* Task statement
State the number of lines with the string "picture" in them, and nothing else.

Object modeling scripts

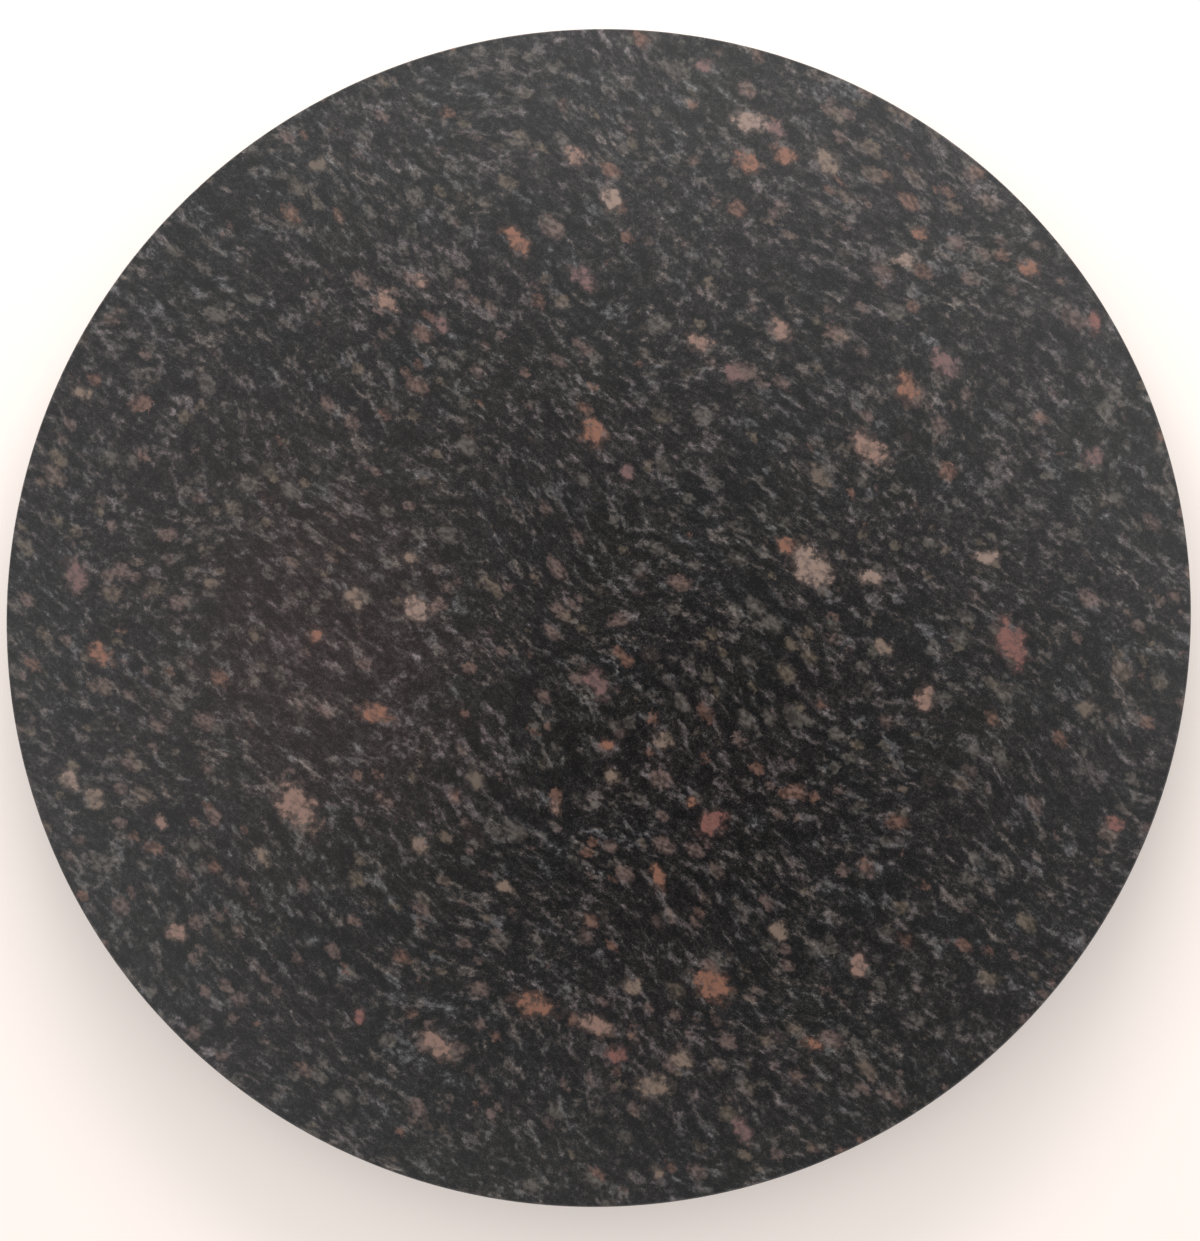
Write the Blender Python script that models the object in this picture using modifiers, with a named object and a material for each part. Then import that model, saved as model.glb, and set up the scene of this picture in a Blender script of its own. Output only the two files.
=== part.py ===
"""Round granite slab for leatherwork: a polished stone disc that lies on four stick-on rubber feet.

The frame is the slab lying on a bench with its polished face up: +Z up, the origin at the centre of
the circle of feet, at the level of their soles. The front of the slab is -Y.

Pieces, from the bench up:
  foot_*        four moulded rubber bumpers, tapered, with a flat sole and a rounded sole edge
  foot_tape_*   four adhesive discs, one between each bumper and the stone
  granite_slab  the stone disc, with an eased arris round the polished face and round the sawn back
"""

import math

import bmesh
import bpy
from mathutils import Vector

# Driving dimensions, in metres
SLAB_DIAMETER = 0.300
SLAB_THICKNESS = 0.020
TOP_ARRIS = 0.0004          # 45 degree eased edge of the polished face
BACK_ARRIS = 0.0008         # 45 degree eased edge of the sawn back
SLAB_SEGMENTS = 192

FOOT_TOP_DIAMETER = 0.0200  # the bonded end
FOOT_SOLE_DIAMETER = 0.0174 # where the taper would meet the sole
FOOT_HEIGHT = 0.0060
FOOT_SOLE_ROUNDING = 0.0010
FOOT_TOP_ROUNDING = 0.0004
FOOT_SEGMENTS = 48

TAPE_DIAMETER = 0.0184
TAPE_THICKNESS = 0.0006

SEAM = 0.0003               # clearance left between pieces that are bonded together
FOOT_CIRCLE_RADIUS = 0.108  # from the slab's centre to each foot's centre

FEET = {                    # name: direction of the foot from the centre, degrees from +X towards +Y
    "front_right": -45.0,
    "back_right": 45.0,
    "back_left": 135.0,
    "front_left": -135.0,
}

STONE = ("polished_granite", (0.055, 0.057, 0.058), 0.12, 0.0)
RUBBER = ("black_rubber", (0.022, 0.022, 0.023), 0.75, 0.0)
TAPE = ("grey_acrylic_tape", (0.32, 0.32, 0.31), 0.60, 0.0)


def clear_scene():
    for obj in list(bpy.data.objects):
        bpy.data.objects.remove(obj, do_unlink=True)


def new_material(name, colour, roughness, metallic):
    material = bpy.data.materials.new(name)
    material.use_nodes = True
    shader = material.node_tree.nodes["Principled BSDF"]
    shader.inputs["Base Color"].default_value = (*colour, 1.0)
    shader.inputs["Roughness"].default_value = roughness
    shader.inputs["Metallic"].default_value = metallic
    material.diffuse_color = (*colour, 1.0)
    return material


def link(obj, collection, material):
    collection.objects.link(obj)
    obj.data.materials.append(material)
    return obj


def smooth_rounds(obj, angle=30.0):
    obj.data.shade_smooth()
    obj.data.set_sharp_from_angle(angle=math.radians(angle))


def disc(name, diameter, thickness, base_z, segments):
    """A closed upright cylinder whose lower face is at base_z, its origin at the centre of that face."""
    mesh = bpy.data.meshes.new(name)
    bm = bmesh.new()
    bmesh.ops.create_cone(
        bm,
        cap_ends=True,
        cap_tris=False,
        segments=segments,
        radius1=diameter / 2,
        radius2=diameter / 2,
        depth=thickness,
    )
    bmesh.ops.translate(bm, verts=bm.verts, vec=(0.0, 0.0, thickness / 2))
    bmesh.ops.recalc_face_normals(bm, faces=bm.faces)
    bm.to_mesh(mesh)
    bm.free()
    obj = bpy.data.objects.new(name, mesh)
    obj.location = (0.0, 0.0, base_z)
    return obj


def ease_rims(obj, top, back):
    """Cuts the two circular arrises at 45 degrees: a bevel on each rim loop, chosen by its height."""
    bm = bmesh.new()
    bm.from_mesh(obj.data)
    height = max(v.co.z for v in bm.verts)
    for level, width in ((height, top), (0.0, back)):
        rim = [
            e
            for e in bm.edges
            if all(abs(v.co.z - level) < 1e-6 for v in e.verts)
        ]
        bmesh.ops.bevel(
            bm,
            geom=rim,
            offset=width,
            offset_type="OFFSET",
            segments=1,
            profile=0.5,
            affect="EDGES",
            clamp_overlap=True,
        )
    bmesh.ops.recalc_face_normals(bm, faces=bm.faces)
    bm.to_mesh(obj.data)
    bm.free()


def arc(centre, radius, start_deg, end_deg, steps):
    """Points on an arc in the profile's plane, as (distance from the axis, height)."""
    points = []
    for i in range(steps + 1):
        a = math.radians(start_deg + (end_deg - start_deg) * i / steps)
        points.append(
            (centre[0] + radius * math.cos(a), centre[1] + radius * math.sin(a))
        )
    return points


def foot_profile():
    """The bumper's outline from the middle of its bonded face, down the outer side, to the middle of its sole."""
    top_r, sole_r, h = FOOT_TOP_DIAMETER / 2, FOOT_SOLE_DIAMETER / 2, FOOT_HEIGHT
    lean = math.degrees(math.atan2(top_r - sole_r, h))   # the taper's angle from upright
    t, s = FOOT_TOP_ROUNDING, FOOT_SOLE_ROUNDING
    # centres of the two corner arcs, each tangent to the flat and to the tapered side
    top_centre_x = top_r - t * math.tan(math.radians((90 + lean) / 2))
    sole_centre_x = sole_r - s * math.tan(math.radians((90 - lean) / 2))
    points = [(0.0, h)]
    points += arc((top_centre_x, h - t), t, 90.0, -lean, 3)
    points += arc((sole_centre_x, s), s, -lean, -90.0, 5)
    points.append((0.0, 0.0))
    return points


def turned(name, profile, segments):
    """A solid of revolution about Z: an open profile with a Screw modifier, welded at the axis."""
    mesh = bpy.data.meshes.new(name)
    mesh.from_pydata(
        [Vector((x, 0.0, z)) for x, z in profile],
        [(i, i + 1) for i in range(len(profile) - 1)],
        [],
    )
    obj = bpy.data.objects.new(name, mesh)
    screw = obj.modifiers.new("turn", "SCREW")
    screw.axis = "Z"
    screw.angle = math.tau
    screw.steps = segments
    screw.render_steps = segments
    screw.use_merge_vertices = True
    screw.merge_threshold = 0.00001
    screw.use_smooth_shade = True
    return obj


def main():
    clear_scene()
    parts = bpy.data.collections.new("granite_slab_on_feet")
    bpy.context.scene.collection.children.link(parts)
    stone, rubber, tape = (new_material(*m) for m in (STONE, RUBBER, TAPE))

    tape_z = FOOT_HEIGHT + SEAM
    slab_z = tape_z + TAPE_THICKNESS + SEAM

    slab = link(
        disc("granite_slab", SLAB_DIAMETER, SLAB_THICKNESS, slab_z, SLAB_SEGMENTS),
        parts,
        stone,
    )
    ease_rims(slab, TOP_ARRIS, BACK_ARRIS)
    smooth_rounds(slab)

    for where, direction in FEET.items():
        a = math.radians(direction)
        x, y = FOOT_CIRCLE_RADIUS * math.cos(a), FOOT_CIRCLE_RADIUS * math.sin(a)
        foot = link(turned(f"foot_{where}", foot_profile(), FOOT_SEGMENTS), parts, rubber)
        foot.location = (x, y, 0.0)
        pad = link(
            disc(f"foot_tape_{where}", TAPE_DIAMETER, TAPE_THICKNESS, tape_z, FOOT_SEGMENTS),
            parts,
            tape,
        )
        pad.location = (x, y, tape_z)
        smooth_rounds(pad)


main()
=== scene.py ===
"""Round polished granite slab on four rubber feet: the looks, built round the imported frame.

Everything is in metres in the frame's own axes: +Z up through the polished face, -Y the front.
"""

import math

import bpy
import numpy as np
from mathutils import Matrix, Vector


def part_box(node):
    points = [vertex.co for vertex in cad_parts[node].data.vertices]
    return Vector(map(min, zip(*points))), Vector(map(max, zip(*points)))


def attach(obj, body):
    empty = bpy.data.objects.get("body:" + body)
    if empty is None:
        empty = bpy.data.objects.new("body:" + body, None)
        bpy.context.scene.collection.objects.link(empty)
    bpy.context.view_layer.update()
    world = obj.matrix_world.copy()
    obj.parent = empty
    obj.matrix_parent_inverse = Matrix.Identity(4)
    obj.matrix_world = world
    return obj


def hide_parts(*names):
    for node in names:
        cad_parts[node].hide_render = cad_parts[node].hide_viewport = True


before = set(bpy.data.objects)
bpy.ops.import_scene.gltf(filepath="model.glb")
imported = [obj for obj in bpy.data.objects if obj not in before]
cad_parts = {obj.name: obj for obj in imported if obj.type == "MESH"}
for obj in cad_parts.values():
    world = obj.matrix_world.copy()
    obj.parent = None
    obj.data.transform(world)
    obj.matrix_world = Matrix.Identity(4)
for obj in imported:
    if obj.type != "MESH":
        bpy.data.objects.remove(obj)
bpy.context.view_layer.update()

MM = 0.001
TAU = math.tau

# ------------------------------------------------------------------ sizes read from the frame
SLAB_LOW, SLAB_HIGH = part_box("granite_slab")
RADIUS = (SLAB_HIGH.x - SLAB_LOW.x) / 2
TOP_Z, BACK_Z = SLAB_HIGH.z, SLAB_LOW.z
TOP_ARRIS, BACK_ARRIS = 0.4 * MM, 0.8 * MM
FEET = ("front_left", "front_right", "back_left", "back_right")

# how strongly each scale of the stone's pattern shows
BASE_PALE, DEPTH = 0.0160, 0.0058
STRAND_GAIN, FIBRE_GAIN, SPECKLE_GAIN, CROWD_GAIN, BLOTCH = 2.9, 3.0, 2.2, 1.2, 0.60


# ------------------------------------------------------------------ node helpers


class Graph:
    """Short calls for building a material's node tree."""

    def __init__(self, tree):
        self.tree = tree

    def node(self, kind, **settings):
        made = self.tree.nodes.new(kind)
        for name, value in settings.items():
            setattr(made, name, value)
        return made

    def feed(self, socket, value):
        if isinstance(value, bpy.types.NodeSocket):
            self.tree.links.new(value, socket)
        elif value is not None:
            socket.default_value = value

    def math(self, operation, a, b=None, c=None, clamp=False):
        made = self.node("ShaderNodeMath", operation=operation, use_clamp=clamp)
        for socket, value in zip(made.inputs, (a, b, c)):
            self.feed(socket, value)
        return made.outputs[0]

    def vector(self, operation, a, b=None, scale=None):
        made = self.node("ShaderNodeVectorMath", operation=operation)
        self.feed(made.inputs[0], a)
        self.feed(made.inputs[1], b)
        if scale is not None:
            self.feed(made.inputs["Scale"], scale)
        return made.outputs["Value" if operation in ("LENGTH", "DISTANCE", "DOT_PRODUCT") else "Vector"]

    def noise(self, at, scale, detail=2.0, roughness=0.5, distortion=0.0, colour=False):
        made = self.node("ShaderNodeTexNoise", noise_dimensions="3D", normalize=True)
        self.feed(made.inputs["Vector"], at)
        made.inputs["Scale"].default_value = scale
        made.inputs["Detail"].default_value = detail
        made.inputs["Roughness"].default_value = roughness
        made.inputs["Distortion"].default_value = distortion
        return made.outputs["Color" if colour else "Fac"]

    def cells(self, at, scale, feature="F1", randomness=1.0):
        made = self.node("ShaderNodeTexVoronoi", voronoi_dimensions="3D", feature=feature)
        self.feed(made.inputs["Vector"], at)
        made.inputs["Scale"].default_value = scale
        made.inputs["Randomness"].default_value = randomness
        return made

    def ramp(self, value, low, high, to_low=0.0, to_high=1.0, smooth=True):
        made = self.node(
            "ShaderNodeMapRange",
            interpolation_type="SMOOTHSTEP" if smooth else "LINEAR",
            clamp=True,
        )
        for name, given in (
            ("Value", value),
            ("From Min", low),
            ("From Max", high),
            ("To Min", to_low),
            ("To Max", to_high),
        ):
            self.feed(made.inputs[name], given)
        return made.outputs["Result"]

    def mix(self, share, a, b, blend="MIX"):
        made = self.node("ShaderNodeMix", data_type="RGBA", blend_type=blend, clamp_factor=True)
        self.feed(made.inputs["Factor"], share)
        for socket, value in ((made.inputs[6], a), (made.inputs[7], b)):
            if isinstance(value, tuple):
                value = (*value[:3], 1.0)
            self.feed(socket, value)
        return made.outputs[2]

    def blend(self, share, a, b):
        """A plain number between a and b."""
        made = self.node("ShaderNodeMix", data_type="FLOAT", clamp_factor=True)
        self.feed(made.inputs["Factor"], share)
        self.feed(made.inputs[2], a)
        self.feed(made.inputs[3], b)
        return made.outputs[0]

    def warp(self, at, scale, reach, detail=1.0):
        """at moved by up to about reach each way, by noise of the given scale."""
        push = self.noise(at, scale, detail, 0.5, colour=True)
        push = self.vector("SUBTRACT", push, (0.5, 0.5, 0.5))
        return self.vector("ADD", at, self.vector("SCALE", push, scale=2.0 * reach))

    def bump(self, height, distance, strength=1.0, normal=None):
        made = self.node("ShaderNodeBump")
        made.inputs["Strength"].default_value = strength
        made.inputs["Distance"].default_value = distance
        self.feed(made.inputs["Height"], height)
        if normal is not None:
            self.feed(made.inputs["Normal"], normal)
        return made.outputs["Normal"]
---
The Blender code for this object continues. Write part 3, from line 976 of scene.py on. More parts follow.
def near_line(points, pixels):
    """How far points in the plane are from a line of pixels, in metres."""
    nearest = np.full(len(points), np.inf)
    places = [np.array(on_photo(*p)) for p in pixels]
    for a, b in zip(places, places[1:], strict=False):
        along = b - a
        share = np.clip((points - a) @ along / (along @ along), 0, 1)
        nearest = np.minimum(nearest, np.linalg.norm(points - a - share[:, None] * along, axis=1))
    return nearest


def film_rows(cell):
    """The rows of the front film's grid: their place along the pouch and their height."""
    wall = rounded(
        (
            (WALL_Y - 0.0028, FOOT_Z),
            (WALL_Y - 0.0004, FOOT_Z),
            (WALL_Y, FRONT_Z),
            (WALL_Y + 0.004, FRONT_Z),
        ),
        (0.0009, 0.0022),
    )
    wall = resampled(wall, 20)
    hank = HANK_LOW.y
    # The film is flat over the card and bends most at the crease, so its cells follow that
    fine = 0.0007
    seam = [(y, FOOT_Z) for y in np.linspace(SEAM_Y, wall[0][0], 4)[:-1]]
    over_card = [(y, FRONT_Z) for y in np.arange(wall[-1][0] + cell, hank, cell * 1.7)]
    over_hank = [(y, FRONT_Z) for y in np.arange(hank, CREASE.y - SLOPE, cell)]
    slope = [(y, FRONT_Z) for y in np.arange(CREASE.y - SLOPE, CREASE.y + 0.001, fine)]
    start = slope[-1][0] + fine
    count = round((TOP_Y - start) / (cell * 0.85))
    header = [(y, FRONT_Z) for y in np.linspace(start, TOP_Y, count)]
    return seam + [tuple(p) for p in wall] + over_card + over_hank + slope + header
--
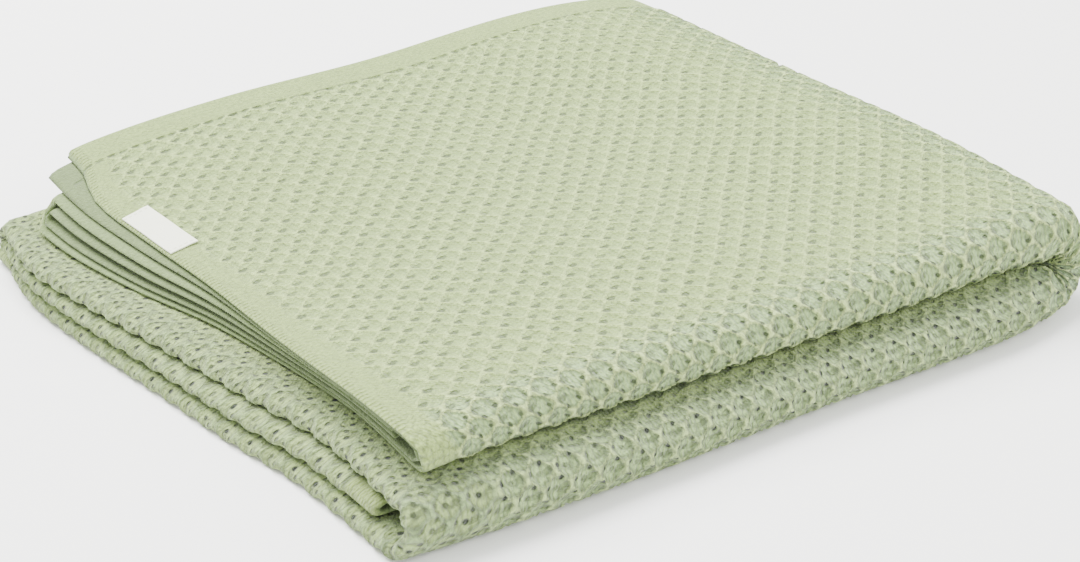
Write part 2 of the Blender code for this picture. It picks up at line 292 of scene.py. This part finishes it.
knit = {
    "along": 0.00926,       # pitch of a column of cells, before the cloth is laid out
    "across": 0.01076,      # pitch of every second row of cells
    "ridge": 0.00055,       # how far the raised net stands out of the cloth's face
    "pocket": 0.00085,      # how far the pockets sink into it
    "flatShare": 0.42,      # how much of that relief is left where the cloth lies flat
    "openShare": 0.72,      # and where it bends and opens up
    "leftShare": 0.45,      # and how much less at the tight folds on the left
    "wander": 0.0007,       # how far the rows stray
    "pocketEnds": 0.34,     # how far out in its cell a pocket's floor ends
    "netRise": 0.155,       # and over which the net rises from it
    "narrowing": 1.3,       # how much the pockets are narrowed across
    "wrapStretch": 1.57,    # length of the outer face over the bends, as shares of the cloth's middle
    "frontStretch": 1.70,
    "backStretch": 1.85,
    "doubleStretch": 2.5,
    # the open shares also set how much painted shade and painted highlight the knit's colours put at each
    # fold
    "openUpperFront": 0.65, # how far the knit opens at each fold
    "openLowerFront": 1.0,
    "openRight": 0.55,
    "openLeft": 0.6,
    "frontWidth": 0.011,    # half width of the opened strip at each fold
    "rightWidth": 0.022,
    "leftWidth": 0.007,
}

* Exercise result
2